(Dataset excerpt)
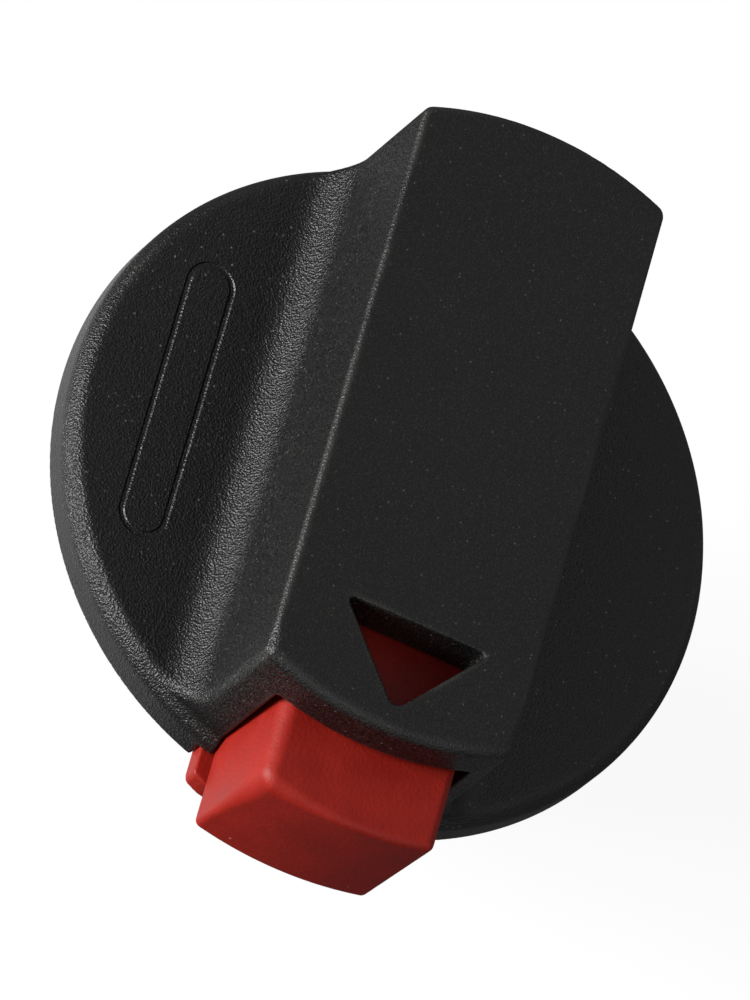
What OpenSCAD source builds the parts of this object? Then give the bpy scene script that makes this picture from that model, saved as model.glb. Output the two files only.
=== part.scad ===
// Rotary selector knob with a sprung lock button, its spindle and its seat.
// Millimetres, +Z up. The origin is on the turning axis, at the face that the bush's flange sits on.
// +Y is the far end of the grip. The lock button and the pointer window face -Y.
// Heights below are counted from the disc's underside, and lift() brings every node to the origin.

/* [Disc] */
// Outer radius of the disc
disc_r = 22.5; // [21:0.1:24]
// Height of the disc's flat top
disc_top_z = 3.4; // [3:0.1:4]
// Rounding of the disc's upper rim
rim_round = 1.3; // [0.8:0.1:1.6]
// Chamfer under the rim
rim_chamfer = 0.3; // [0.2:0.1:0.8]

/* [Grip] */
// Height of the grip's top face
grip_top_z = 16; // [15.5:0.1:18]
// Half width of the grip at the disc
grip_half_base = 8.95; // [8.8:0.05:9.4]
// Half width of the grip at its top edge
grip_half_top = 8.75; // [8.5:0.05:8.8]
// Radius of the cylinder that both grip ends lie on
grip_end_r = 21.9; // [21.2:0.1:22.4]
// Concave fillet where the grip's sides meet the disc
base_fillet = 3; // [2:0.1:3.6]
// Rounding of the grip's top edge
grip_edge = 0.45; // [0.3:0.05:0.7]

/* [Pocket and window] */
// Half width of the pocket the button slides in
pocket_half = 6.84; // [6.8:0.02:7]
// Sideways offset of the pocket's middle from the grip's middle
pocket_x = 0.56; // [0:0.02:0.6]
// Height of the pocket's ceiling
pocket_top_z = 12.45; // [12.3:0.05:12.8]
// Where the pocket ends behind the spring
pocket_back_y = 4; // [3.5:0.1:4.5]
// Sideways offset of the window's tip
window_x = 0.33; // [0:0.01:0.5]
// The window's base line
window_base_y = -14.15; // [-14.6:0.05:-13.6]
// Half the length of the window's base
window_half = 5.13; // [4.4:0.01:5.4]
// The window's tip
window_tip_y = -20.4; // [-20.8:0.1:-19.8]
// Corner radius of the window
window_round = 0.6; // [0.3:0.1:0.9]

/* [Lock button] */
// Half width of the button
button_half = 6.15; // [5.8:0.05:6.2]
// Height of the button's top face
button_top_z = 12.15; // [11.6:0.05:12.2]
// Height of the front face's lower edge
button_bottom_z = 1.8; // [1.75:0.05:2.2]
// Radius of the cylinder the front face lies on
button_front_r = 27.3; // [26:0.1:28]
// Edge rounding of the button
button_edge = 0.5; // [0.3:0.1:0.9]
// Half width of the foot that slides under the disc
foot_half = 7.05; // [6.95:0.05:7.3]
// Front end of the foot
foot_front_y = -23.8; // [-24.4:0.1:-23.4]
// How far the button presses in
press_travel = 4; // [3:0.1:4]
// How far the lock tongue hangs below the disc
tongue_drop = 4.5; // [3:0.1:5]

/* [Button spring] */
// Wire diameter
spring_wire = 0.6; // [0.5:0.05:0.65]
// Mean coil radius
spring_mean_r = 2.65; // [2.6:0.05:2.75]
// Number of turns, closed ends included
spring_turns = 9; // [8:1:11]

/* [Spindle] */
// Radius of the spindle where it turns in the bush
spindle_r = 8; // [7.8:0.05:8]
// Radius of the spindle's flange
spindle_flange_r = 15; // [14.4:0.1:15]
// Thickness of the spindle's flange
spindle_flange_t = 3; // [2.8:0.1:3.2]
// Radius of the shift pin
pin_r = 2; // [1.6:0.1:2.1]
// Offset of the shift pin from the turning axis
pin_offset = 4.6; // [4:0.1:4.7]
// Free length of the shift pin
pin_free = 6.5; // [4:0.5:9]

/* [Bush] */
// Outer radius of the bush's barrel
bush_r = 11; // [10.6:0.1:11.4]
// Radius of the bush's flange
bush_flange_r = 14; // [13:0.1:14.2]
// Thickness of the bush's flange
bush_flange_t = 3; // [2.5:0.1:3]
// Overall length of the bush
bush_len = 12; // [11:0.5:13]

/* [Hidden] */
$fn = 96;
play = 0.05;              // radial play of a turning fit
gap = 0.02;               // axial gap between stacked faces
over = 1;                 // how far a cutter runs past the face it opens
lap = 0.1;                // how far fillets sink into the faces they blend
// Shell
groove_top_z = 1.8;       // roof of the groove the foot slides in
groove_half = foot_half + 0.1;
lug_half = 9;             // half width of the stop lugs at the back of the foot
lug_front_y = -15.95;
lug_len = 4;
lug_clear = 0.15;
foot_bottom_z = 0.06;
foot_top_z = groove_top_z - 0.08;
wall = 2.1;
core_front_y = pocket_back_y + 2;
core_end_r = grip_end_r - wall;
core_top_z = grip_top_z - wall;
spring_axis_z = 6.8;
spring_seat_r = 2;
spring_seat_len = 2.5;
// Screws
screw_x = 4.4;
screw_y = 9;
screw_r = 1.5;
screw_top_z = 8;
screw_boss_r = 3.2;
screw_head_r = 2.6;
screw_head_h = 1.7;
screw_seat_z = -1.2;
screw_hole_clear = 0.1;
screw_head_clear = 0.15;
// Drive key of the spindle, between the two screw bosses
key_half = 1.1;
key_y = 6.6;
key_len = 4.8;
key_h = 4;
// Button
button_back_y = -9;
button_bore_r = 3.4;
button_bore_end_y = -15;
tongue_half = 3;
tongue_front_y = -21.4;
tongue_t = 2;
// Shift pin
pin_sunk = 8;             // length pressed into the spindle
pin_shank_r = pin_r + 0.25;
// Axial stack under the spindle's flange
washer_t = 0.5;
washer_clear = 0.1;
thrust_r = 13;
thrust_top_z = -spindle_flange_t - gap;
bush_top_z = thrust_top_z - washer_t - gap;
bush_bottom_z = bush_top_z - bush_len;
lower_top_z = bush_bottom_z - gap;
wave_top_z = lower_top_z - washer_t - gap;
wave_t = 0.3;
wave_rise = 0.4;
ring_top_z = wave_top_z - wave_t - wave_rise - gap;
ring_t = 1;
ring_groove_r = spindle_r - 0.8;
spindle_end_z = ring_top_z - ring_t - 1.2;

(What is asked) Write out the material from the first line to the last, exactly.

(Reply to the exercise)
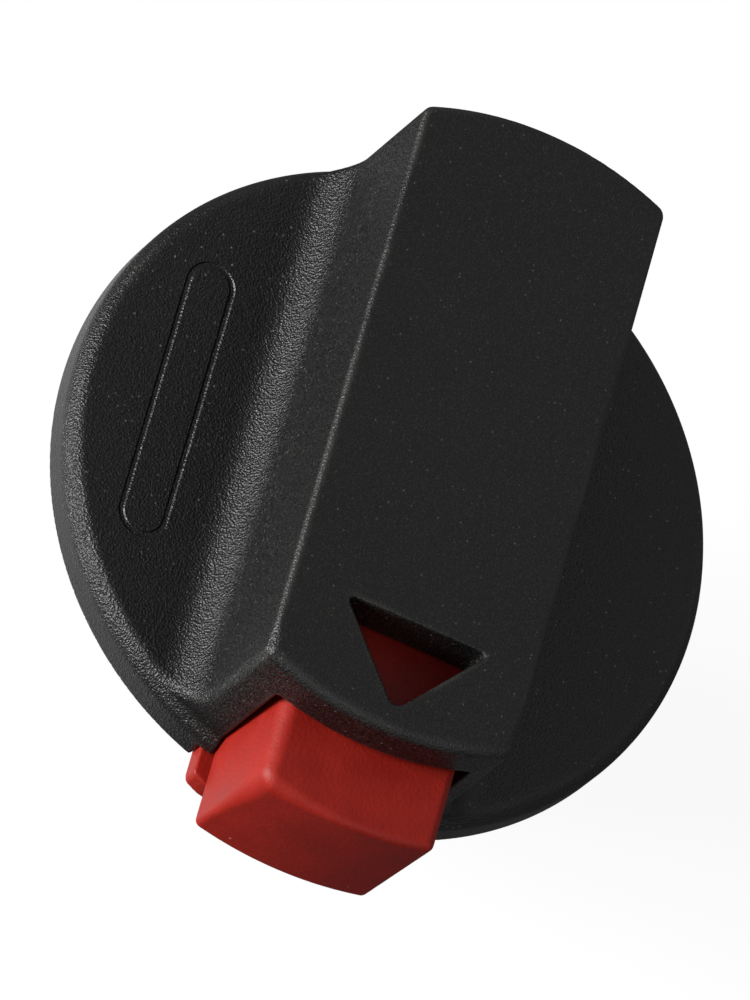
What OpenSCAD source builds the parts of this object? Then give the bpy scene script that makes this picture from that model, saved as model.glb. Output the two files only.
=== part.scad ===
// Rotary selector knob with a sprung lock button, its spindle and its seat.
// Millimetres, +Z up. The origin is on the turning axis, at the face that the bush's flange sits on.
// +Y is the far end of the grip. The lock button and the pointer window face -Y.
// Heights below are counted from the disc's underside, and lift() brings every node to the origin.

/* [Disc] */
// Outer radius of the disc
disc_r = 22.5; // [21:0.1:24]
// Height of the disc's flat top
disc_top_z = 3.4; // [3:0.1:4]
// Rounding of the disc's upper rim
rim_round = 1.3; // [0.8:0.1:1.6]
// Chamfer under the rim
rim_chamfer = 0.3; // [0.2:0.1:0.8]

/* [Grip] */
// Height of the grip's top face
grip_top_z = 16; // [15.5:0.1:18]
// Half width of the grip at the disc
grip_half_base = 8.95; // [8.8:0.05:9.4]
// Half width of the grip at its top edge
grip_half_top = 8.75; // [8.5:0.05:8.8]
// Radius of the cylinder that both grip ends lie on
grip_end_r = 21.9; // [21.2:0.1:22.4]
// Concave fillet where the grip's sides meet the disc
base_fillet = 3; // [2:0.1:3.6]
// Rounding of the grip's top edge
grip_edge = 0.45; // [0.3:0.05:0.7]

/* [Pocket and window] */
// Half width of the pocket the button slides in
pocket_half = 6.84; // [6.8:0.02:7]
// Sideways offset of the pocket's middle from the grip's middle
pocket_x = 0.56; // [0:0.02:0.6]
// Height of the pocket's ceiling
pocket_top_z = 12.45; // [12.3:0.05:12.8]
// Where the pocket ends behind the spring
pocket_back_y = 4; // [3.5:0.1:4.5]
// Sideways offset of the window's tip
window_x = 0.33; // [0:0.01:0.5]
// The window's base line
window_base_y = -14.15; // [-14.6:0.05:-13.6]
// Half the length of the window's base
window_half = 5.13; // [4.4:0.01:5.4]
// The window's tip
window_tip_y = -20.4; // [-20.8:0.1:-19.8]
// Corner radius of the window
window_round = 0.6; // [0.3:0.1:0.9]

/* [Lock button] */
// Half width of the button
button_half = 6.15; // [5.8:0.05:6.2]
// Height of the button's top face
button_top_z = 12.15; // [11.6:0.05:12.2]
// Height of the front face's lower edge
button_bottom_z = 1.8; // [1.75:0.05:2.2]
// Radius of the cylinder the front face lies on
button_front_r = 27.3; // [26:0.1:28]
// Edge rounding of the button
button_edge = 0.5; // [0.3:0.1:0.9]
// Half width of the foot that slides under the disc
foot_half = 7.05; // [6.95:0.05:7.3]
// Front end of the foot
foot_front_y = -23.8; // [-24.4:0.1:-23.4]
// How far the button presses in
press_travel = 4; // [3:0.1:4]
// How far the lock tongue hangs below the disc
tongue_drop = 4.5; // [3:0.1:5]

/* [Button spring] */
// Wire diameter
spring_wire = 0.6; // [0.5:0.05:0.65]
// Mean coil radius
spring_mean_r = 2.65; // [2.6:0.05:2.75]
// Number of turns, closed ends included
spring_turns = 9; // [8:1:11]

/* [Spindle] */
// Radius of the spindle where it turns in the bush
spindle_r = 8; // [7.8:0.05:8]
// Radius of the spindle's flange
spindle_flange_r = 15; // [14.4:0.1:15]
// Thickness of the spindle's flange
spindle_flange_t = 3; // [2.8:0.1:3.2]
// Radius of the shift pin
pin_r = 2; // [1.6:0.1:2.1]
// Offset of the shift pin from the turning axis
pin_offset = 4.6; // [4:0.1:4.7]
// Free length of the shift pin
pin_free = 6.5; // [4:0.5:9]

/* [Bush] */
// Outer radius of the bush's barrel
bush_r = 11; // [10.6:0.1:11.4]
// Radius of the bush's flange
bush_flange_r = 14; // [13:0.1:14.2]
// Thickness of the bush's flange
bush_flange_t = 3; // [2.5:0.1:3]
// Overall length of the bush
bush_len = 12; // [11:0.5:13]

/* [Hidden] */
$fn = 96;
play = 0.05;              // radial play of a turning fit
gap = 0.02;               // axial gap between stacked faces
over = 1;                 // how far a cutter runs past the face it opens
lap = 0.1;                // how far fillets sink into the faces they blend
// Shell
groove_top_z = 1.8;       // roof of the groove the foot slides in
groove_half = foot_half + 0.1;
lug_half = 9;             // half width of the stop lugs at the back of the foot
lug_front_y = -15.95;
lug_len = 4;
lug_clear = 0.15;
foot_bottom_z = 0.06;
foot_top_z = groove_top_z - 0.08;
wall = 2.1;
core_front_y = pocket_back_y + 2;
core_end_r = grip_end_r - wall;
core_top_z = grip_top_z - wall;
spring_axis_z = 6.8;
spring_seat_r = 2;
spring_seat_len = 2.5;
// Screws
screw_x = 4.4;
screw_y = 9;
screw_r = 1.5;
screw_top_z = 8;
screw_boss_r = 3.2;
screw_head_r = 2.6;
screw_head_h = 1.7;
screw_seat_z = -1.2;
screw_hole_clear = 0.1;
screw_head_clear = 0.15;
// Drive key of the spindle, between the two screw bosses
key_half = 1.1;
key_y = 6.6;
key_len = 4.8;
key_h = 4;
// Button
button_back_y = -9;
button_bore_r = 3.4;
button_bore_end_y = -15;
tongue_half = 3;
tongue_front_y = -21.4;
tongue_t = 2;
// Shift pin
pin_sunk = 8;             // length pressed into the spindle
pin_shank_r = pin_r + 0.25;
// Axial stack under the spindle's flange
washer_t = 0.5;
washer_clear = 0.1;
thrust_r = 13;
thrust_top_z = -spindle_flange_t - gap;
bush_top_z = thrust_top_z - washer_t - gap;
bush_bottom_z = bush_top_z - bush_len;
lower_top_z = bush_bottom_z - gap;
wave_top_z = lower_top_z - washer_t - gap;
wave_t = 0.3;
wave_rise = 0.4;
ring_top_z = wave_top_z - wave_t - wave_rise - gap;
ring_t = 1;
ring_groove_r = spindle_r - 0.8;
spindle_end_z = ring_top_z - ring_t - 1.2;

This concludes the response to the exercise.